Voici quelques influences de l’artiste :
«Je suis sur un terrain d’expérimentation de voies inédites, intégrant les acteurs à un univers d’effets sonores, visuels, jouant sur la vibration rétinienne du spectateur. Une véritable exploration des modifications de la perception, proche de l’expérience des drogues hallucinogènes, de la contre-culture psychédélique.» Laurent Bolognini
C’est là que Laurent Bolognini a toutes les qualités d’élargir son champ d’exploration dans des œuvres et d’explorer, avec l’aide d’une équipe de collaborateur, la science et l’étude de la théorie du chaos et de l’harmonie, de l’ astrophysique, de l’astronomie, basée sur la physique et la chimie, laquelle consiste initialement essentiellement à mesurer et expliquer les mouvements des astres.
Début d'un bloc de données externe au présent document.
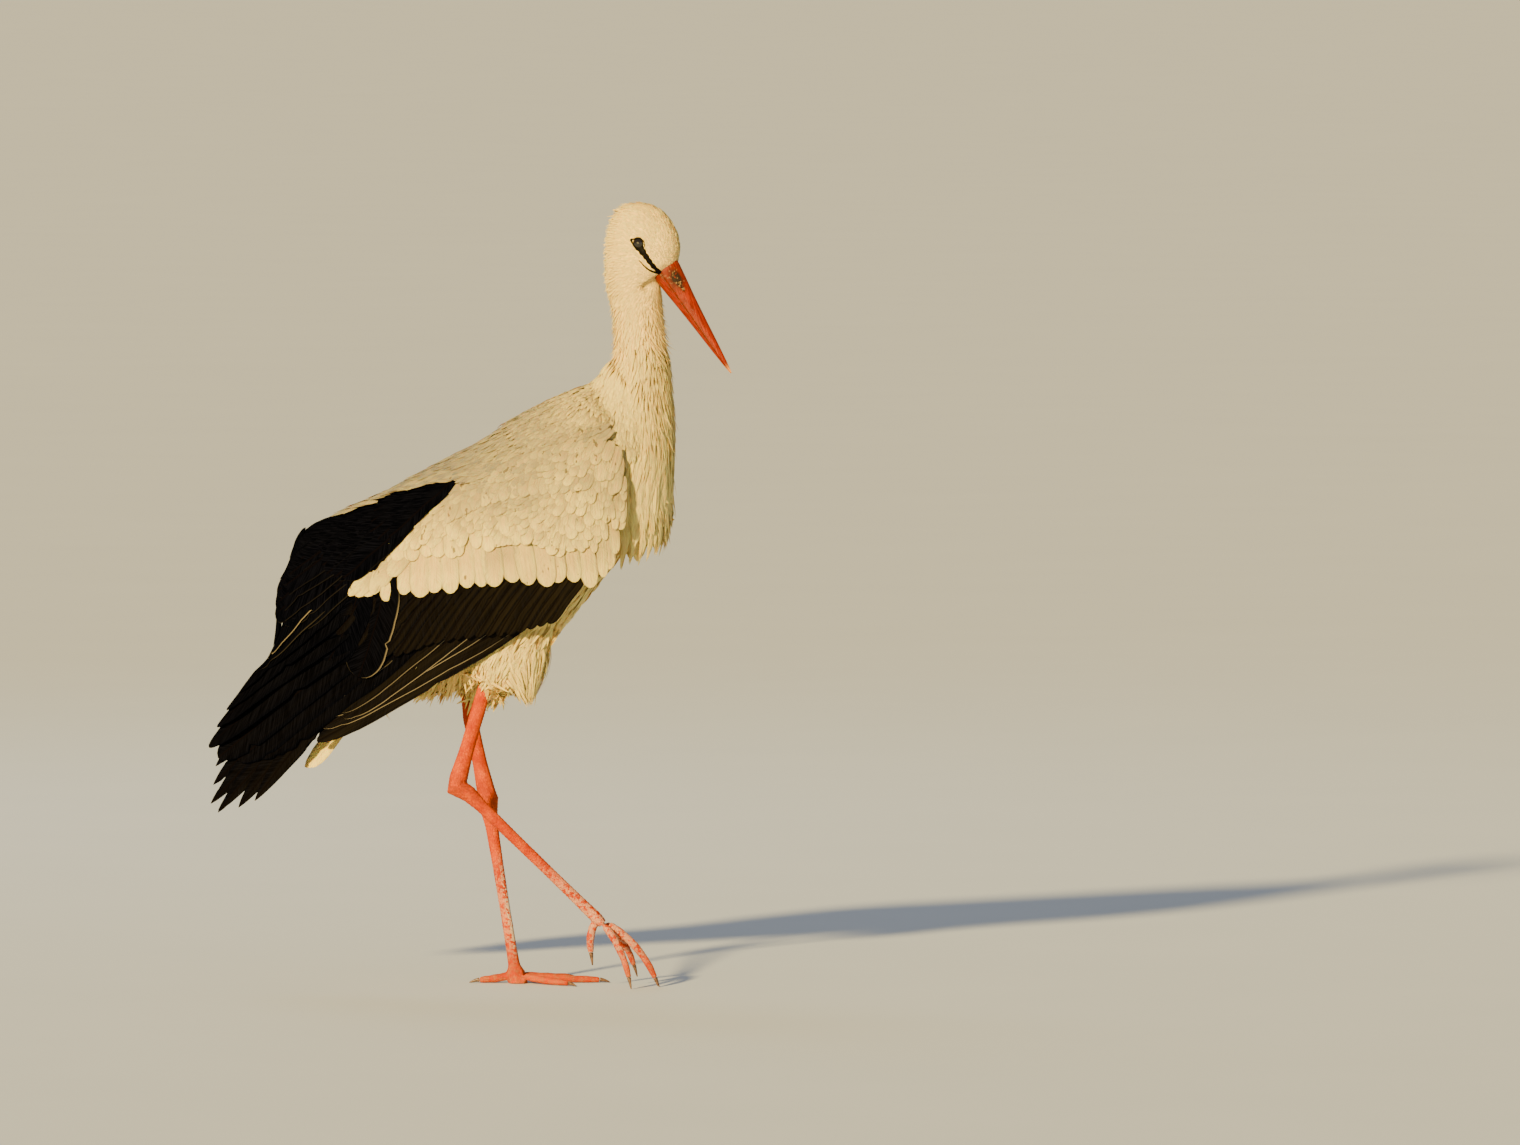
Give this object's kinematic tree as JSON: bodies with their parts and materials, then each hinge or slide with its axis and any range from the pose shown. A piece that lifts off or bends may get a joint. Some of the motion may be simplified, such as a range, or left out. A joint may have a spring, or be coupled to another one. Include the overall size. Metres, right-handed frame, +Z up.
{
  "type": "white stork",
  "caption": "Life-size white stork walking: white body, black flight feathers over the tail, long pointed red bill turned down and aside, long bare red legs, one foot reaching forward.",
  "frame": {"origin": "on the floor under the middle of the standing left foot's sole", "axes": "+X the way the bird walks, +Y to its left, +Z up"},
  "size_m": [0.5711, 0.1912, 0.8612],
  "materials": {
    "plumage_white": "cream-white feathers, soft and matt",
    "plumage_black": "brownish-black feathers with worn pale edges and a faint gloss",
    "bill": "orange-red horn, satin, darker at the base",
    "leg": "orange-red scaly skin with whitish staining",
    "claw": "dark brown horn",
    "eye": "dark, wet and glossy"
  },
  "bodies": {
    "root": {"bill_lower": "bill", "bill_upper": "bill", "breast_plumes": "plumage_white", "claw_hind_L": "claw", "claw_hind_R": "claw", "claw_inner_L": "claw", "claw_inner_R": "claw", "claw_middle_L": "claw", "claw_middle_R": "claw", "claw_outer_L": "claw", "claw_outer_R": "claw", "eye_L": "eye", "eye_R": "eye", "foot_L": "leg", "foot_R": "leg", "head": "plumage_white", "mantle": "plumage_white", "neck_lower": "plumage_white", "neck_upper": "plumage_white", "scapulars_L": "plumage_black", "scapulars_R": "plumage_black", "tail": "plumage_white", "tarsus_L": "leg", "tarsus_R": "leg", "thigh_L": "plumage_white", "thigh_R": "plumage_white", "tibia_L": "leg", "tibia_R": "leg", "toe_hind_L": "leg", "toe_hind_R": "leg", "toe_inner_L": "leg", "toe_inner_R": "leg", "toe_middle_L": "leg", "toe_middle_R": "leg", "toe_outer_L": "leg", "toe_outer_R": "leg", "trunk": "plumage_white", "wing_coverts_L": "plumage_white", "wing_coverts_R": "plumage_white", "wing_primaries_L": "plumage_black", "wing_primaries_R": "plumage_black", "wing_secondaries_L": "plumage_black", "wing_secondaries_R": "plumage_black", "wing_tertials_L": "plumage_black", "wing_tertials_R": "plumage_black"}
  },
  "joints": []
}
L’œuvre jouera sur la tonalité du cosmos, faite de vibrations stellaires. Il faut sonder l’intérieur des étoiles grâce à la sismologie. Ce que l’on appelle la sismologie stellaire, ça consiste à analyser les ondes sismiques qui animent les étoiles en vue de recueillir des informations sur leurs structures internes. Laurent Bolognini sera capable de capter artistiquement et de manière lumino cinétique, le son du violon (l’étoile) et, à partir de là, comprendre comment le corps du violon résonne et comment l’archet (le bras) le stimule. Par exemple Estelle Bellin avec sa peinture lyrique peut amener à expliquer, d’une manière abstraite, comment le bras du violoniste force l’archet et comment il est constitué. Il faut écouter des ondes lumineuses retranscrites en ondes sonores. Certains appellent cela aussi le chant de lumière. Ecouter ces sons peuvent aussi nous conduire à vivre l’overview effect (l’effet de surplomb) vécu par les astronautes, cet effet produit par la vision de la terre depuis l’espace. Connexion cosmique garantie. L’univers et les astres vous attendent, détachez vos ceintures et libérez la transe cosmique !
Estelle Bellin
* Réflexion sur le travail de Laurent écrit en juin 2022.
Laurent a réussit à transcender son art avec une performance musicale :
« Electra », Concert performance de Fabrizio Rat, Etienne Jaumet et Laurent Bolognini.
Une collaboration inédite entre piano extatique, synthés modulaires et installation luminocinétique. MacVAL, Nuit européenne des musées 2023.